The Escape goes on sale this fall. The plug-in hybrid arrives in 2020 and should deliver more than 30 miles on battery power alone.
2020 Hyundai Sonata and Venue
Midsize sedan sales have hit a wall as customers switch to SUVs, but Hyundai’s 2020 Sonata introduces a new platform what will underpin a range of upcoming Hyundai cars and SUVs. Power comes from a 191-hp 2.5L or 180-hp turbo 1.6L four-cylinder engine. An eight-speed automatic transmission is likely. The sedan has a long nose, fast rear window and interesting flares along the shoulder line.
The Venue subcompact SUV will slot below the $19,990 Kona as Hyundai’s entry-SUV, developed to compete with Nissan’s appealing little Kicks. Expect lots of driver assistance and connectivity features to appeal to young drivers and their parents.
The Venue goes on sale in the fourth quarter.
2020 Lincoln Corsair
Borrowing its name from fast sailing vessels often used by buccaneers and other rogues, the Corsair will share some of the Escape’s engineering but add styling and features consistent with Lincoln’s bigger Nautilus and Navigator SUVs. A luxurious interior wrapped in high quality materials is also likely. It’d be a surprise if Lincoln doesn’t offer a hybrid or plug-in model, too.
The Corsair – which was also the name of a successful U.S. Navy carrier-based aircraft in WWII – replaces Lincoln’s sprightly compact SUV, the MKC.
The Lincoln Corsair should go on sale late this year.
2020 Nissan Versa
The subcompact Versa sedan adds plenty of driver assistance systems for its third generation. Front automatic emergency braking with pedestrian detection, rear automatic braking, lane departure warning and automatic high beams are standard, an impressive list for a small and inexpensive car. Adaptive cruise control and blind spot alert are options.
Power comes from a 1.6L four-cylinder engine developing 122 hp and 114 pound feet of torque. A five-speed manual transmission – yes, somebody still makes one – is standard, a continuously variable automatic, and heated front seats, is optional. Available features include Apple CarPlay, Android auto, automatic climate control, push button start.
2020 Subaru Outback
The complete remaking of Subaru’s model line is almost complete with this new version of its compact SUV. The Outback is Subaru’s best-selling vehicle in the U.S. The new model is based on the same platform as the Ascent, Forester and Legacy.

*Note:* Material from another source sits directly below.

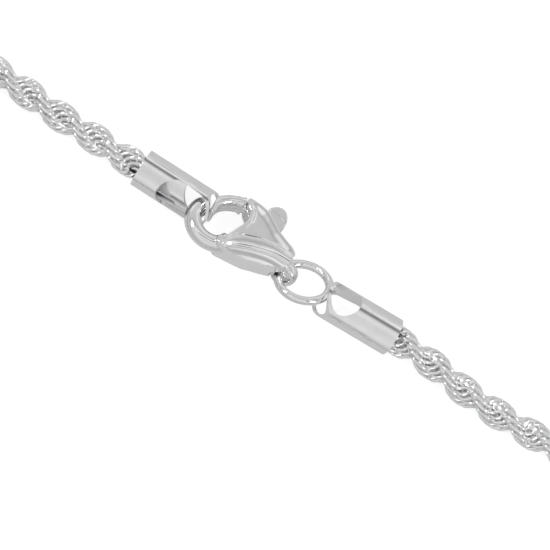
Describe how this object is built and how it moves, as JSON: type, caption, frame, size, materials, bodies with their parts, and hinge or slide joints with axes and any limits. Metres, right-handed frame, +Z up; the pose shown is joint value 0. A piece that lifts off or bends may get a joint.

The Outback is one of Subaru’s keystone models. Don’t expect dramatic changes in design or drivetrain technology, but the 2020 Outback gives Subaru’s EyeSight suite of safety and driver assistance features a stage on which to star.
2020 Toyota Highlander and Yaris
The 2020 Highlander is one of Toyota’s core vehicles, a three-row SUV that competes with popular SUVs like the Ford Explorer, Honda Pilot and Chevrolet Traverse. New styling will probably go for a more rugged appearance, as Toyota did with its smaller RAV4 compact SUV last year. A fuel-saving hybrid drivetrain and comprehensive list of driver assistance features will vie for headlines with passenger space and ease of entry/exit.
The Yaris subcompact hatchback is something of an afterthought, small, affordable and based on engineering by Mazda and built at a Mexican plant the automakers share. The Yaris isn’t a big seller, but it gives but the Japanese giant an inexpensive entry model.